> **Supplied information**

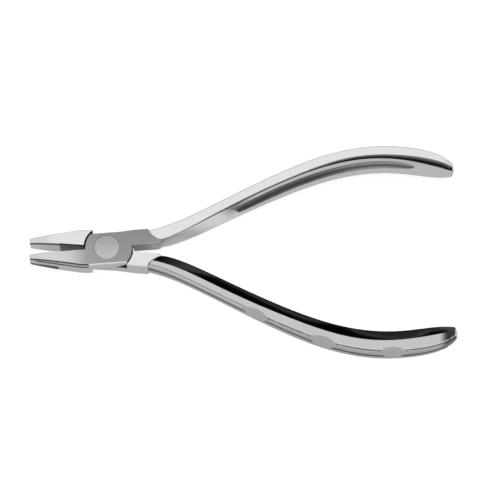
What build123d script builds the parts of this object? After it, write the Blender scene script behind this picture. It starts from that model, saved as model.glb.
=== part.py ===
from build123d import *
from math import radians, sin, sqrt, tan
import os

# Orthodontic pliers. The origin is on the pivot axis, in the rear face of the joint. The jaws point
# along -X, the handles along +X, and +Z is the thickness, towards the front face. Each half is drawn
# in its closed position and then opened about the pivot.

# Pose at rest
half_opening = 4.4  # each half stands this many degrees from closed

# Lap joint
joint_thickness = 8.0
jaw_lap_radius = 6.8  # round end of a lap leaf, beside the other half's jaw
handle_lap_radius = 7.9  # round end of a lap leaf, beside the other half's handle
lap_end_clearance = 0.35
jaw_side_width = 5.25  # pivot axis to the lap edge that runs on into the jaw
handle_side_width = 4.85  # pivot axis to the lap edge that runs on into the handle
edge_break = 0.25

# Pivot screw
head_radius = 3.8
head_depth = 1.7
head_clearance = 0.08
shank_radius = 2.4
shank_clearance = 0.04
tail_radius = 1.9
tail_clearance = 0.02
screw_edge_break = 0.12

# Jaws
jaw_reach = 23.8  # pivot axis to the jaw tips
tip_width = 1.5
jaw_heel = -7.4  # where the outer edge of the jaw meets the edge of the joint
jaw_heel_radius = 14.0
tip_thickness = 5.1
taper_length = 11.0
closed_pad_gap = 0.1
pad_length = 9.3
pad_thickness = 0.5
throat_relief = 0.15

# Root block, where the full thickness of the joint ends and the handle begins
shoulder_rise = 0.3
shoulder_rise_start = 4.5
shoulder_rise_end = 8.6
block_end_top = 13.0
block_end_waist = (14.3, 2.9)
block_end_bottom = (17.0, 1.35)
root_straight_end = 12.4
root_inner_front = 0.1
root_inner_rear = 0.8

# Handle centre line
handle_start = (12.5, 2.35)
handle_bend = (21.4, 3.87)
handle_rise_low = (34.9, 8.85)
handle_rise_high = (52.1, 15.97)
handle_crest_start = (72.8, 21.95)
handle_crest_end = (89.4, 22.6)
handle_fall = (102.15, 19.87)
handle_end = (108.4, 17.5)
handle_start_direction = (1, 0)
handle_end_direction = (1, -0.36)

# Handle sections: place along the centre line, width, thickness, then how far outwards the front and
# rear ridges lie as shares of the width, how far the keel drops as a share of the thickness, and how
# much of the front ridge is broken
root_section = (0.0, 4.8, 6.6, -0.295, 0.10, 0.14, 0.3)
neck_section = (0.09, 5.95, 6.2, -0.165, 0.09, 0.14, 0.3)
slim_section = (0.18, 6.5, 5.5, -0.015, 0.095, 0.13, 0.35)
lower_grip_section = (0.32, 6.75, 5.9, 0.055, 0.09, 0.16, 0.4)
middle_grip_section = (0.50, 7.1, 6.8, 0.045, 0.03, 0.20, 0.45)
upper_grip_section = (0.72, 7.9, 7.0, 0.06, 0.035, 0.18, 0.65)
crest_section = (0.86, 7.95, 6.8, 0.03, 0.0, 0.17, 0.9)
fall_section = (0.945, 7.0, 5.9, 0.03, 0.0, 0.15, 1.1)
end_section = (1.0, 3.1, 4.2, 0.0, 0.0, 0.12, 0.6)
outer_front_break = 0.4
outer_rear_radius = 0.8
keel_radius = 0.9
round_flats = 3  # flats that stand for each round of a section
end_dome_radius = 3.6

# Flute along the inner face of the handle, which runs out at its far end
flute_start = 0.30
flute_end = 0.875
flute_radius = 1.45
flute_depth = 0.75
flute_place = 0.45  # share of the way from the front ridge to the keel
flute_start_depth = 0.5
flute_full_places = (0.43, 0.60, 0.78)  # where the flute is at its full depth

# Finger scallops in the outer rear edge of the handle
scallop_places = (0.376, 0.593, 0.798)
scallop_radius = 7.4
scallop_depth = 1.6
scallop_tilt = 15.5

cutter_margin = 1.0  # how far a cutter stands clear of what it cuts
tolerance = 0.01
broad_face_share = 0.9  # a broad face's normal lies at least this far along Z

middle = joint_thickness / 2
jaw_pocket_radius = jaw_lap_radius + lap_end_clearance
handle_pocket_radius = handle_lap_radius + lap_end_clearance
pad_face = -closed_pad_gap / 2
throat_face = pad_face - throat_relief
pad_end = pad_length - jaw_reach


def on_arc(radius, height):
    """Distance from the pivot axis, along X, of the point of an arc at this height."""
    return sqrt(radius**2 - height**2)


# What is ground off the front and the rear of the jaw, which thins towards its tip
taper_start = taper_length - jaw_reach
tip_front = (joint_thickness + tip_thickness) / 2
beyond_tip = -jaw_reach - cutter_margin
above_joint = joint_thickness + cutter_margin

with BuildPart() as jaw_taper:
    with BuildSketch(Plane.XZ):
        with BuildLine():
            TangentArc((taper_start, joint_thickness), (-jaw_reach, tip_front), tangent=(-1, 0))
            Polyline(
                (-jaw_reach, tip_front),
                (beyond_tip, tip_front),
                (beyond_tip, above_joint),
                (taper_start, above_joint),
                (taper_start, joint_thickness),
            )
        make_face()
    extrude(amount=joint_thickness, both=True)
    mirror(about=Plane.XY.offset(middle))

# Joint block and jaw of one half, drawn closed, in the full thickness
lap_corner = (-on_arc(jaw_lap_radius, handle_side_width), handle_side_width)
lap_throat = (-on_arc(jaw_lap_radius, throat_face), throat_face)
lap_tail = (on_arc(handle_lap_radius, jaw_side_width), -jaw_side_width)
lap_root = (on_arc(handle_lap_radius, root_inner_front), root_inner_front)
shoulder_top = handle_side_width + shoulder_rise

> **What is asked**
In this exercise, copy only the lines from the opening line of the material through the line where "half_opening = 4.4" appears.

> **Complete output**
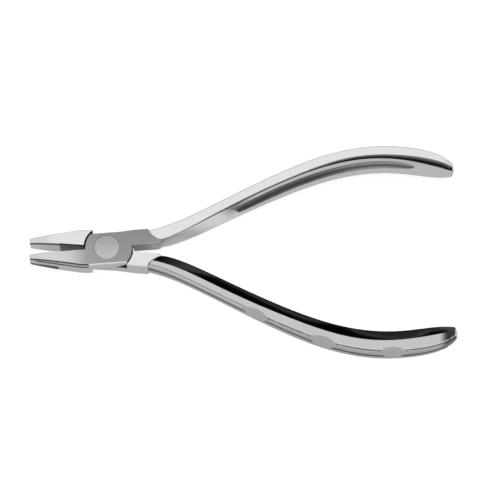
What build123d script builds the parts of this object? After it, write the Blender scene script behind this picture. It starts from that model, saved as model.glb.
=== part.py ===
from build123d import *
from math import radians, sin, sqrt, tan
import os

# Orthodontic pliers. The origin is on the pivot axis, in the rear face of the joint. The jaws point
# along -X, the handles along +X, and +Z is the thickness, towards the front face. Each half is drawn
# in its closed position and then opened about the pivot.

# Pose at rest
half_opening = 4.4  # each half stands this many degrees from closed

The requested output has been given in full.